→ **Do this**:
Give back the full material, exactly as it reads.

--*--

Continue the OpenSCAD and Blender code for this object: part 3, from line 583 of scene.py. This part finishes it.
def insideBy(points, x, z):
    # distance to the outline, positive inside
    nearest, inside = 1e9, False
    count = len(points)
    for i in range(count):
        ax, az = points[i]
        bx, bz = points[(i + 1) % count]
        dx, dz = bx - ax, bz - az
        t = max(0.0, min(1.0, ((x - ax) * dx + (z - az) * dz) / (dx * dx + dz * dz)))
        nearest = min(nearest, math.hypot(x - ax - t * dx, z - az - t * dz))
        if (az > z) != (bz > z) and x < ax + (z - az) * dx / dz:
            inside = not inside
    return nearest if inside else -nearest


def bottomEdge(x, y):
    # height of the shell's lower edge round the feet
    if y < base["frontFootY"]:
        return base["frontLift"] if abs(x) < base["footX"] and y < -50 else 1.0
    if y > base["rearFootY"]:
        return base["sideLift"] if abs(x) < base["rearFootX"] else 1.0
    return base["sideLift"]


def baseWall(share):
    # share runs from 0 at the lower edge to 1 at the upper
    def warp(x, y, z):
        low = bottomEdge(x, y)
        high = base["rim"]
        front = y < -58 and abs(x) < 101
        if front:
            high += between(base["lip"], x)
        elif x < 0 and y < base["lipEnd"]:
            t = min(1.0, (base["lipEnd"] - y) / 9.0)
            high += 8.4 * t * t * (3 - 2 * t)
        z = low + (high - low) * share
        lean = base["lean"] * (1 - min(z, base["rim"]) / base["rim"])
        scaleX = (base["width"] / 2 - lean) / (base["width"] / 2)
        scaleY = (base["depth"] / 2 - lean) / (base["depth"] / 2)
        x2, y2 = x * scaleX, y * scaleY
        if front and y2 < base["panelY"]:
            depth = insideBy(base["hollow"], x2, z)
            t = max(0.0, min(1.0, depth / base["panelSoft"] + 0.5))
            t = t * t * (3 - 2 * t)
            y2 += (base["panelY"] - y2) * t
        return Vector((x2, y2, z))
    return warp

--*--

→ **Solution to this problem**:
Continue the OpenSCAD and Blender code for this object: part 3, from line 583 of scene.py. This part finishes it.
def insideBy(points, x, z):
    # distance to the outline, positive inside
    nearest, inside = 1e9, False
    count = len(points)
    for i in range(count):
        ax, az = points[i]
        bx, bz = points[(i + 1) % count]
        dx, dz = bx - ax, bz - az
        t = max(0.0, min(1.0, ((x - ax) * dx + (z - az) * dz) / (dx * dx + dz * dz)))
        nearest = min(nearest, math.hypot(x - ax - t * dx, z - az - t * dz))
        if (az > z) != (bz > z) and x < ax + (z - az) * dx / dz:
            inside = not inside
    return nearest if inside else -nearest


def bottomEdge(x, y):
    # height of the shell's lower edge round the feet
    if y < base["frontFootY"]:
        return base["frontLift"] if abs(x) < base["footX"] and y < -50 else 1.0
    if y > base["rearFootY"]:
        return base["sideLift"] if abs(x) < base["rearFootX"] else 1.0
    return base["sideLift"]


def baseWall(share):
    # share runs from 0 at the lower edge to 1 at the upper
    def warp(x, y, z):
        low = bottomEdge(x, y)
        high = base["rim"]
        front = y < -58 and abs(x) < 101
        if front:
            high += between(base["lip"], x)
        elif x < 0 and y < base["lipEnd"]:
            t = min(1.0, (base["lipEnd"] - y) / 9.0)
            high += 8.4 * t * t * (3 - 2 * t)
        z = low + (high - low) * share
        lean = base["lean"] * (1 - min(z, base["rim"]) / base["rim"])
        scaleX = (base["width"] / 2 - lean) / (base["width"] / 2)
        scaleY = (base["depth"] / 2 - lean) / (base["depth"] / 2)
        x2, y2 = x * scaleX, y * scaleY
        if front and y2 < base["panelY"]:
            depth = insideBy(base["hollow"], x2, z)
            t = max(0.0, min(1.0, depth / base["panelSoft"] + 0.5))
            t = t * t * (3 - 2 * t)
            y2 += (base["panelY"] - y2) * t
        return Vector((x2, y2, z))
    return warp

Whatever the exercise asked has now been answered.